▼

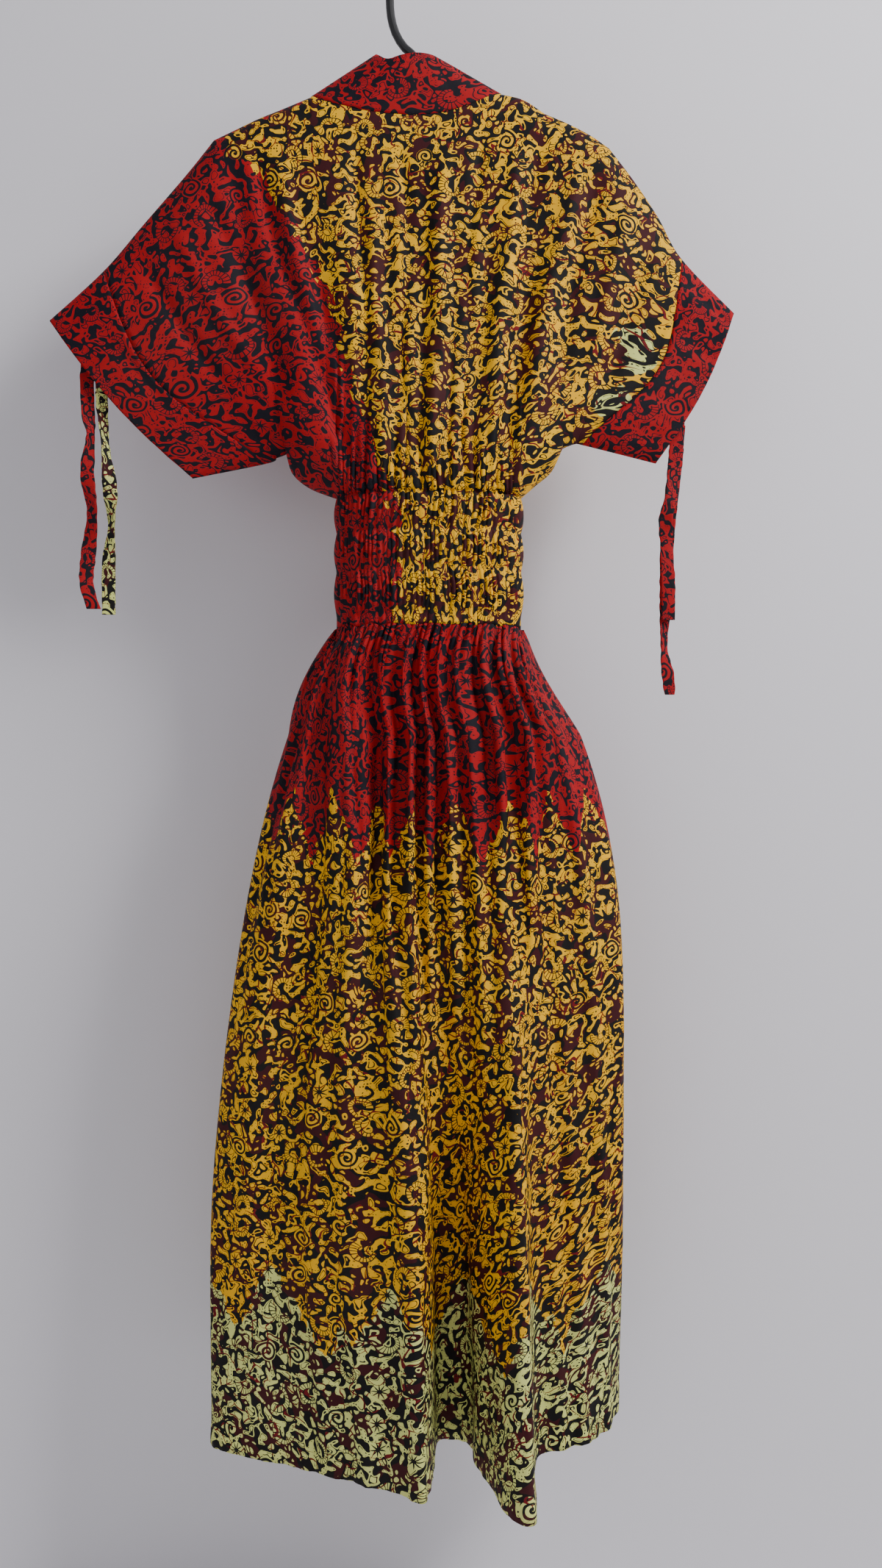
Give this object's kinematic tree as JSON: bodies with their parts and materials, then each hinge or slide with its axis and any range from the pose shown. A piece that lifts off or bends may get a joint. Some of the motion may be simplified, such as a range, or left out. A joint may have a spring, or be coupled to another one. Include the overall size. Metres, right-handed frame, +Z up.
{
  "type": "wax print dress on a hanger",
  "caption": "Full-length wax print cotton dress with kimono sleeves, shirred waist and gathered skirt, hanging on a tubular hanger, back view.",
  "frame": {"origin": "highest point inside the hanger's hook, where a rail or wall hook holds it", "axes": "+Z up, -Y out of the back of the dress, which is the side shown, +X to the right of someone looking at the back"},
  "size_m": [0.7353, 0.2052, 1.5901],
  "materials": {
    "print_bodice": "crisp wax-finished cotton, yellow, red and lime print under black",
    "print_skirt": "crisp wax-finished cotton, red, yellow and lime bands under black",
    "print_red": "crisp wax-finished cotton, red under black",
    "print_tie": "crisp wax-finished cotton, red or lime under black",
    "black_plastic": "smooth moulded plastic, satin"
  },
  "bodies": {
    "root": {"bodice_back": "print_bodice", "bodice_front": "print_bodice", "cuff_left": "print_red", "cuff_right": "print_red", "neckband_back": "print_red", "neckband_left": "print_red", "neckband_right": "print_red", "skirt_back": "print_skirt", "skirt_front": "print_skirt", "tie_left_outer": "print_tie", "tie_left_inner": "print_tie", "tie_right_front": "print_tie", "tie_right_behind": "print_tie", "hanger": "black_plastic"}
  },
  "joints": []
}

▲

Your instructions
Pick out all lines from the data above in which the word "bodies" appears.

Response for this exercise
Give this object's kinematic tree as JSON: bodies with their parts and materials, then each hinge or slide with its axis and any range from the pose shown. A piece that lifts off or bends may get a joint. Some of the motion may be simplified, such as a range, or left out. A joint may have a spring, or be coupled to another one. Include the overall size. Metres, right-handed frame, +Z up.
  "bodies": {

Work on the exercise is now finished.